THE PROBLEM: Output only the lines running from the line bearing "hide_parts(*nodes)" through the line bearing "for name, colour, purl in sides]", character for character.

RAW DATA:
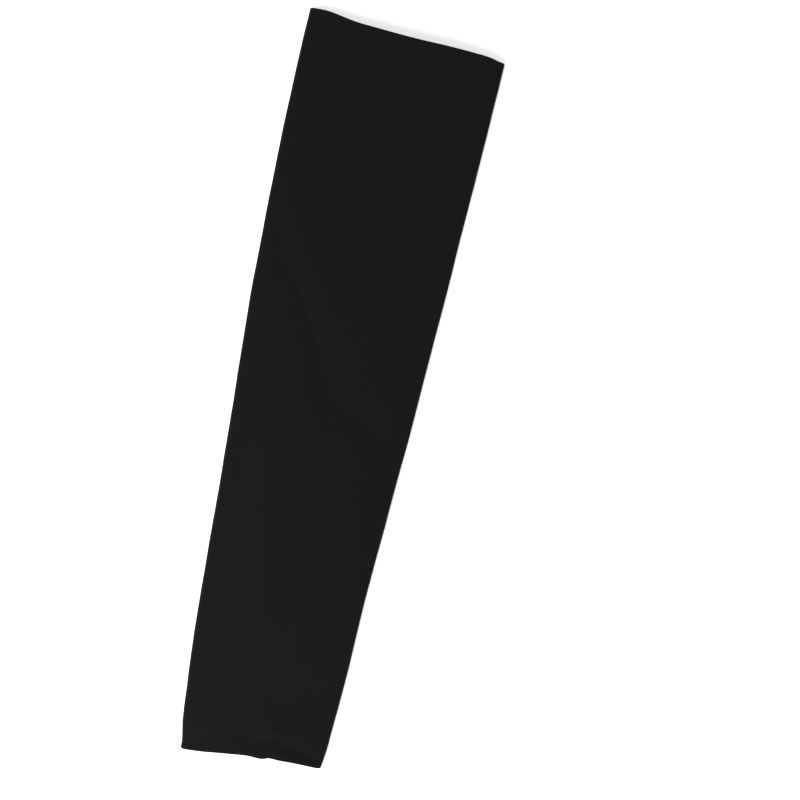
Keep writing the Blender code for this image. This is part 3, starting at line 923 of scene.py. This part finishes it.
def stitch_tree(name, legs):
    """A node tree that lays one stitch after another along a guide, upright on its outward attribute."""
    tree = bpy.data.node_groups.new(name, "GeometryNodeTree")
    tree.interface.new_socket("Guide", in_out="INPUT", socket_type="NodeSocketGeometry")
    for size in ("Spacing", "Width", "Height", "Thread radius"):
        tree.interface.new_socket(size, in_out="INPUT", socket_type="NodeSocketFloat")
    tree.interface.new_socket("Sides", in_out="INPUT", socket_type="NodeSocketInt")
    tree.interface.new_socket("Thread", in_out="INPUT", socket_type="NodeSocketMaterial")
    tree.interface.new_socket("Stitches", in_out="OUTPUT", socket_type="NodeSocketGeometry")
    given = add(tree, "NodeGroupInput").outputs
    path = add(tree, "GeometryNodeMeshToCurve", {"Mesh": given["Guide"]})
    spaced = add(tree, "GeometryNodeResampleCurve", {"Curve": path.outputs[0], "Length": given["Spacing"]},
                 mode="LENGTH")
    size = add(tree, "ShaderNodeCombineXYZ", {0: given["Spacing"], 1: given["Width"], 2: given["Height"]})
    joined = add(tree, "GeometryNodeJoinGeometry")
    for leg in legs:
        ends = [add(tree, "ShaderNodeVectorMath", {0: point, 1: size.outputs[0]}, operation="MULTIPLY")
                for point in leg]
        bent = add(tree, "GeometryNodeCurveQuadraticBezier", {
            "Resolution": LEG_EDGES, "Start": ends[0].outputs[0], "Middle": ends[1].outputs[0],
            "End": ends[2].outputs[0]})
        tree.links.new(bent.outputs[0], joined.inputs[0])
    ring = add(tree, "GeometryNodeCurvePrimitiveCircle", {"Resolution": given["Sides"],
                                                          "Radius": given["Thread radius"]})
    strand = add(tree, "GeometryNodeCurveToMesh", {"Curve": joined.outputs[0],
                                                   "Profile Curve": ring.outputs[0], "Fill Caps": True})
    outward = add(tree, "GeometryNodeInputNamedAttribute", {"Name": "outward"}, data_type="FLOAT_VECTOR")
    tangent = add(tree, "GeometryNodeInputTangent")
    upright = add(tree, "FunctionNodeAxesToRotation", {0: outward.outputs["Attribute"],
                                                       1: tangent.outputs[0]},
                  primary_axis="Z", secondary_axis="X")
    placed = add(tree, "GeometryNodeInstanceOnPoints", {"Points": spaced.outputs[0],
                                                        "Instance": strand.outputs[0],
                                                        "Rotation": upright.outputs[0]})
    real = add(tree, "GeometryNodeRealizeInstances", {0: placed.outputs[0]})
    smooth = add(tree, "GeometryNodeSetShadeSmooth", {0: real.outputs[0]})
    finished = add(tree, "GeometryNodeSetMaterial", {"Geometry": smooth.outputs[0],
                                                     "Material": given["Thread"]})
    add(tree, "NodeGroupOutput", {0: finished.outputs[0]})
    return tree


def guide_object(name, paths, closed):
    """Edges for stitches to follow. Each path is its points and the directions away from the cloth."""
    mesh = bpy.data.meshes.new(name)
    edges, start = [], 0
    for points, _ in paths:
        count = len(points)
        edges += [(start + i, start + (i + 1) % count) for i in range(count if closed else count - 1)]
        start += count
    mesh.from_pydata(np.concatenate([p for p, _ in paths]), edges, [])
    outward = mesh.attributes.new("outward", "FLOAT_VECTOR", "POINT")
    directions = np.concatenate([away for _, away in paths])
    outward.data.foreach_set("vector", directions.astype(np.float32).ravel())
    obj = bpy.data.objects.new(name, mesh)
    bpy.context.scene.collection.objects.link(obj)
    return obj


def sew(name, paths, closed, tree, settings):
    """The stitches of a node tree along paths, as a plain mesh."""
    guide = guide_object(name + "_guide", paths, closed)
    modifier = guide.modifiers.new("stitches", "NODES")
    modifier.node_group = tree
    for item in tree.interface.items_tree:
        if item.in_out == "INPUT" and item.name in settings:
            modifier[item.identifier] = settings[item.name]
    bpy.context.view_layer.update()
    evaluated = guide.evaluated_get(bpy.context.evaluated_depsgraph_get())
    mesh = bpy.data.meshes.new_from_object(evaluated)
    mesh.name = name
    guide.modifiers.remove(modifier)
    bpy.data.objects.remove(guide)
    if not mesh.polygons:
        raise RuntimeError(f"{name} came out empty")
    obj = bpy.data.objects.new(name, mesh)
    bpy.context.scene.collection.objects.link(obj)
    return obj


def finish_piece(obj, slot, *nodes):
    """The piece rides on the sleeve and stands for packed nodes, which it hides. Its slot, a finish, is not
    used.
    """
    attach(obj, "root")
    if nodes:
        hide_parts(*nodes)


def cloth_materials(scene):
    """The knit's face and its purl side, made at the first call."""
    cloth = scene.sleeve_cloth
    sides = (("jersey_knit_face", cloth.face, False), ("jersey_knit_purl", cloth.reverse, True))
    return [bpy.data.materials.get(name) or knit_material(name, cloth, colour, purl)
            for name, colour, purl in sides]


def thread_of(scene):
    """The thread's material, made at the first call."""
    known = bpy.data.materials.get("polyester_thread")
    return known or thread_material("polyester_thread", scene.sleeve_cloth, scene.sleeve_sewing)


class SLEEVE_OT_body(bpy.types.Operator):
    """Make the knit tube between the two hems"""

    bl_idname = "sleeve.make_body"
    bl_label = "Knit body"

    def execute(self, context):
        form, cut = SleeveForm(context.scene), context.scene.sleeve_cut
        body = make_body(form, cloth_materials(context.scene))
        finish_piece(body, "knit_cloth", "sleeve_body")
        return {"FINISHED"}


class SLEEVE_OT_hems(bpy.types.Operator):
    """Make the hems that are turned in at the upper arm and the wrist"""

    bl_idname = "sleeve.make_hems"
    bl_label = "Hems"

    def execute(self, context):
        form, cut = SleeveForm(context.scene), context.scene.sleeve_cut
        for mouth in form.mouths:
            band = make_hem(form, mouth, cloth_materials(context.scene))
            finish_piece(band, "hem_cloth", f"{mouth.name}_hem")
        return {"FINISHED"}


class SLEEVE_OT_hem_stitching(bpy.types.Operator):
    """Sew both hems: two needle rows outside, with the looper thread between them inside"""

    bl_idname = "sleeve.sew_hems"
    bl_label = "Hem stitching"

    def execute(self, context):
        scene = context.scene
        form, sewing, cloth = SleeveForm(scene), scene.sleeve_sewing, scene.sleeve_cloth
        needle = stitch_tree("needle stitches", NEEDLE_STITCH)
        looper = stitch_tree("looper stitches", LOOPER_STITCH)
        radius = sewing.thread / 2
        hem_thickness = 2 * cloth.ply + cloth.ply_gap
        for mouth in form.mouths:
            rows = []
            for back in (mouth.row, mouth.row + mouth.gauge, mouth.row + mouth.gauge / 2):
                along = form.follow(mouth.edge, form.columns) + mouth.inwards * back
                along = along[None, :]
                rows.append((form.place(form.columns, along)[0], form.normal(form.columns, along)[0]))
            inside = [(rows[2][0] - rows[2][1] * (hem_thickness + radius / 2), -rows[2][1])]
            common = {"Spacing": sewing.stitch, "Thread radius": radius, "Sides": sewing.thread_sides,
                      "Thread": thread_of(scene)}
            outer = sew(f"{mouth.name}_hem_needle_rows", rows[:2], True, needle,
                        common | {"Height": radius})
            inner = sew(f"{mouth.name}_hem_looper_thread", inside, True, looper,
                        common | {"Width": mouth.gauge, "Height": 2 * radius})
            for piece in (outer, inner):
                finish_piece(piece, "hem_cloth")
        return {"FINISHED"}


def strip_section(cut, cloth, steps=10):
    """The seam allowance's section: off the seam, inset under the outer side, round both cloth edges."""
    top, ply = cloth.ply + cloth.ply_gap, cut.seam_bulk / 2
    bottom = top + 2 * ply
    offs = [cut.allowance * i / steps for i in range(steps + 1)]
    section = [(off, top) for off in offs]
    for middle in (top + ply / 2, bottom - ply / 2):
        section += [(cut.allowance + ply / 2 * math.sin(t), middle - ply / 2 * math.cos(t))
                    for t in EDGE_TURNS]
        if middle < top + ply:
            section.append((cut.allowance - EDGE_BULGE * ply, top + ply))
    section += [(off, bottom) for off in offs[::-1]]
    section += [(-ply * math.sin(t), top + ply + ply * math.cos(t)) for t in EDGE_TURNS]
    return table("off inset", section)


def seam_rows(form):
    """Distances along the seam between the raw edges of the two hems, at every second row of the body."""
    _, right, seam, _ = form.section(0.0)
    covered = np.linspace(0, form.cut.allowance / (right - seam), STRIP_END_POINTS)
    start = form.wrist_edge(covered).max() + form.cut.wrist_hem + STRIP_CLEARANCE
    end = form.upper_edge(covered).min() - form.cut.upper_hem - STRIP_CLEARANCE
    between = [float(line(0.0)) for line in form.body_rows()[2:-2:2]]
    return np.array([start] + between + [end])


def make_seam_strip(form, material):
    """The two overlocked cloth edges, laid to the right of the seam on the inside of the top ply."""
    section = strip_section(form.cut, form.cloth)
    outer, normals = form.by_the_seam(section["off"], seam_rows(form))
    points = outer - normals * section["inset"][:, None]
    corner = np.arange(points[..., 0].size).reshape(points.shape[:2])
    beside = np.roll(corner, -1, axis=1)
    quads = np.stack((corner[:-1], beside[:-1], beside[1:], corner[1:]), axis=-1).reshape(-1, 4)
    mesh = bpy.data.meshes.new("overlocked_seam")
    ends = [corner[0][::-1].tolist(), corner[-1].tolist()]
    mesh.from_pydata(points.reshape(-1, 3), [], quads.tolist() + ends)
    mesh.materials.append(material)
    mesh.shade_smooth()
    mesh.set_sharp_from_angle(angle=SHARP_CORNER)
    obj = bpy.data.objects.new("overlocked_seam", mesh)
    bpy.context.scene.collection.objects.link(obj)
    return obj


class SLEEVE_OT_seam(bpy.types.Operator):
    """Make the overlocked seam inside the sleeve and the needle thread that shows in it outside"""

    bl_idname = "sleeve.make_seam"
    bl_label = "Seam"

    def execute(self, context):
        scene = context.scene
        form, sewing = SleeveForm(scene), scene.sleeve_sewing
        cut, cloth = scene.sleeve_cut, scene.sleeve_cloth
        _, back = cloth_materials(scene)
        finish_piece(make_seam_strip(form, back), "overlocked_edge", "seam_allowance")

        common = {"Sides": sewing.thread_sides, "Thread": thread_of(scene)}
        outer, normals = form.by_the_seam((0.0,), seam_rows(form)[::-1])
        under = [((outer - normals * (cloth.ply + cloth.ply_gap))[:, 0], normals[:, 0])]
        loops = sew("seam_overlock_thread", under, False, stitch_tree("overlock stitches", OVERLOCK_STITCH),
                    common | {"Spacing": sewing.overlock, "Width": cut.allowance, "Height": cut.seam_bulk,
                              "Thread radius": sewing.thread / 2})
        finish_piece(loops, "overlocked_edge")

        inset = cloth.ply + sewing.stitch
        whole = np.linspace(form.upper_edge(0.0) - inset, form.wrist_edge(0.0) + inset, SEAM_GUIDE_POINTS)
        outer, normals = form.by_the_seam((0.0,), whole)
        rungs = sew("seam_needle_thread", [(outer[:, 0], normals[:, 0])], False,
                    stitch_tree("seam rungs", SEAM_RUNG),
                    common | {"Spacing": sewing.stitch, "Width": sewing.rung, "Height": sewing.thread / 4,
                              "Thread radius": sewing.thread / 4})
        finish_piece(rungs, "overlocked_edge")
        return {"FINISHED"}


class SLEEVE_OT_stage(bpy.types.Operator):
    """Lay the floor and set the lights and the camera"""

    bl_idname = "sleeve.set_stage"
    bl_label = "Stage"

    def execute(self, context):
        scene = context.scene
        stage = scene.sleeve_stage
        mesh = bpy.data.meshes.new("floor")
        corners = [(x * FLOOR_REACH, y * FLOOR_REACH, 0) for x, y in ((-1, -1), (1, -1), (1, 1), (-1, 1))]
        mesh.from_pydata(corners, [], [(0, 1, 2, 3)])
        mesh.materials.append(floor_material(stage.floor, stage.glow))
        floor = bpy.data.objects.new("floor", mesh)
        scene.collection.objects.link(floor)

        world = bpy.data.worlds.new("even white room")
        world.use_nodes = True
        room = world.node_tree.nodes["Background"]
        room.inputs["Color"].default_value = WHITE
        room.inputs["Strength"].default_value = stage.world
        scene.world = world
        scene.view_settings.view_transform = "Standard"

        light = bpy.data.lights.new("key light", "AREA")
        light.shape = "DISK"
        light.size = stage.key_size
        light.energy = stage.key
        key = bpy.data.objects.new("key light", light)
        key.location = stage.key_place
        key.rotation_mode = "QUATERNION"
        key.rotation_quaternion = key.location.to_track_quat("Z", "Y")
        scene.collection.objects.link(key)

        lens = bpy.data.cameras.new("camera")
        lens.lens = stage.lens
        lens.sensor_width = SENSOR_WIDTH
        lens.clip_end = VIEW_DEPTH
        camera = bpy.data.objects.new("camera", lens)
        height = stage.view_width * stage.lens / SENSOR_WIDTH
        camera.location = (stage.view_x, stage.view_y, height + CAD_BOX[1].z / 2)
        camera.rotation_euler = (0.0, 0.0, stage.turn)
        scene.collection.objects.link(camera)
        scene.camera = camera
        return {"FINISHED"}


class SLEEVE_PT_panel(bpy.types.Panel):
    """The steps of making the sleeve, in order"""

    bl_idname = "SLEEVE_PT_panel"
    bl_label = "Arm Sleeve"
    bl_space_type = "VIEW_3D"
    bl_region_type = "UI"
    bl_category = "Arm Sleeve"

    def draw(self, context):
        for step in STEPS:
            self.layout.operator(step.bl_idname)
        for group in GROUPS:
            box = self.layout.box()
            box.label(text=group.__doc__)
            settings = getattr(context.scene, scene_name(group))
            for name in group.__annotations__:
                box.prop(settings, name)


GROUPS = (SleeveCut, SleeveCloth, SleeveLie, SleeveSewing, SleeveStage)
STEPS = (SLEEVE_OT_body, SLEEVE_OT_hems, SLEEVE_OT_hem_stitching, SLEEVE_OT_seam, SLEEVE_OT_stage)


def scene_name(group):
    """The name under which a scene holds a group of settings, such as sleeve_cut."""
    return "sleeve_" + group.__name__.removeprefix("Sleeve").lower()


def register():
    """Register the classes and hang each group of settings on the scene."""
    for kind in (*GROUPS, *STEPS, SLEEVE_PT_panel):
        bpy.utils.register_class(kind)
    for group in GROUPS:
        setattr(bpy.types.Scene, scene_name(group), PointerProperty(type=group))


def unregister():
    """Undo what register did."""
    for group in GROUPS:
        delattr(bpy.types.Scene, scene_name(group))
    for kind in reversed((*GROUPS, *STEPS, SLEEVE_PT_panel)):
        bpy.utils.unregister_class(kind)


def main():
    """Make the pieces and the stage."""
    register()
    bpy.ops.sleeve.make_body()
    bpy.ops.sleeve.make_hems()
    bpy.ops.sleeve.sew_hems()
    bpy.ops.sleeve.make_seam()
    bpy.ops.sleeve.set_stage()


if __name__ == "__main__":
    main()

ANSWER TO THE TASK:
        hide_parts(*nodes)


def cloth_materials(scene):
    """The knit's face and its purl side, made at the first call."""
    cloth = scene.sleeve_cloth
    sides = (("jersey_knit_face", cloth.face, False), ("jersey_knit_purl", cloth.reverse, True))
    return [bpy.data.materials.get(name) or knit_material(name, cloth, colour, purl)
            for name, colour, purl in sides]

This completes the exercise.